Bice—showed J.F.’s recollection of events was uncertain and her testimony at trial was not credible. Doc. 16-11 at 68-81. The circuit court denied the Rule 3.850 motion on July 17, 2025, finding J.F.’s recollection and the veracity of her testimony

were thoroughly addressed at the trial. Doc. 16-11 at 83-100. Petitioner has appealed the denial of the Rule 3.850 motion, and it is pending in the First DCA. See First DCA Case No. 1D2025-2151.
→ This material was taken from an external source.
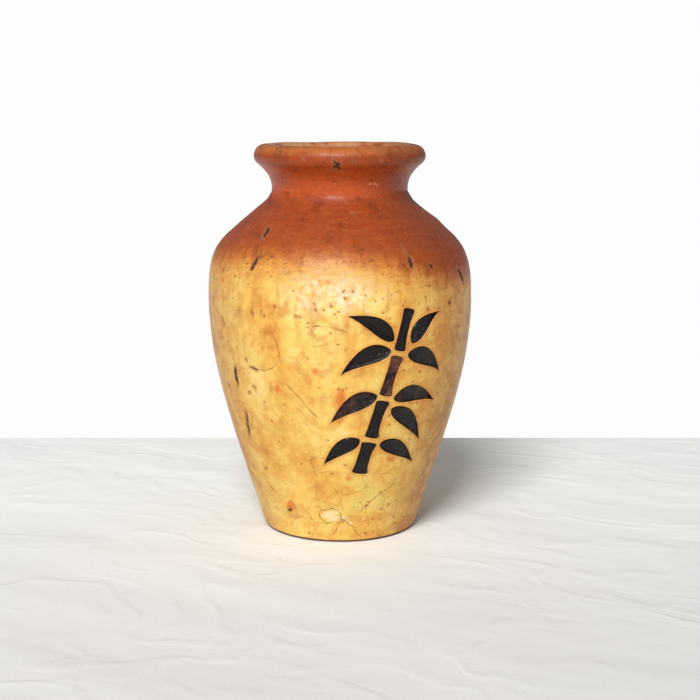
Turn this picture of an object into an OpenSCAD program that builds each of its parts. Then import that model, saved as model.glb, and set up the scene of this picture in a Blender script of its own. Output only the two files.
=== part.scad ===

II. Discussion After reviewing the claims for relief presented in the petition, the undersigned concludes the claims are conclusory, do not show Petitioner’s constitutional rights

were violated, and do not suggest Petitioner is in custody in violation of federal law. Thus, the Respondent’s motion should be granted, and the petition should be dismissed.3 A. Ground One

In Ground One, Petitioner argues he is illegally incarcerated “due to fraudulent proceedings” that “require constitutional review.” Doc. 1 at 9. As for the facts supporting Ground One, Petitioner states: (1) the “Supreme Court of Florida

compelled the First DCA … to move and to resolve issues involved with this Petitioner’s direct appeal”; and (2) the appeal “was allowed to pend fraudulently and without merit keeping this Petitioner illegally incarcerated.” Doc. 1 at 9. The specific argument Petitioner raises in Ground One is difficult to decipher.

To the extent Ground One is a generalized attack on the lawfulness of Petitioner’s

3 The Respondent also argues Petitioner’s claims are unexhausted and procedurally defaulted. However, considering the claims are meritless, the Court need not address exhaustion. See 28 U.S.C. § 2254(b)(2) (“An application for a writ of habeas corpus may be denied on the merits, notwithstanding the failure of the applicant to exhaust the remedies available in the courts of the State.”). custody, it fails to support a claim for habeas relief because it is conclusory and includes no supporting facts. See Rule 2, Rules Governing § 2254 Cases (requiring

a § 2254 petition to “state the facts supporting each ground” for relief).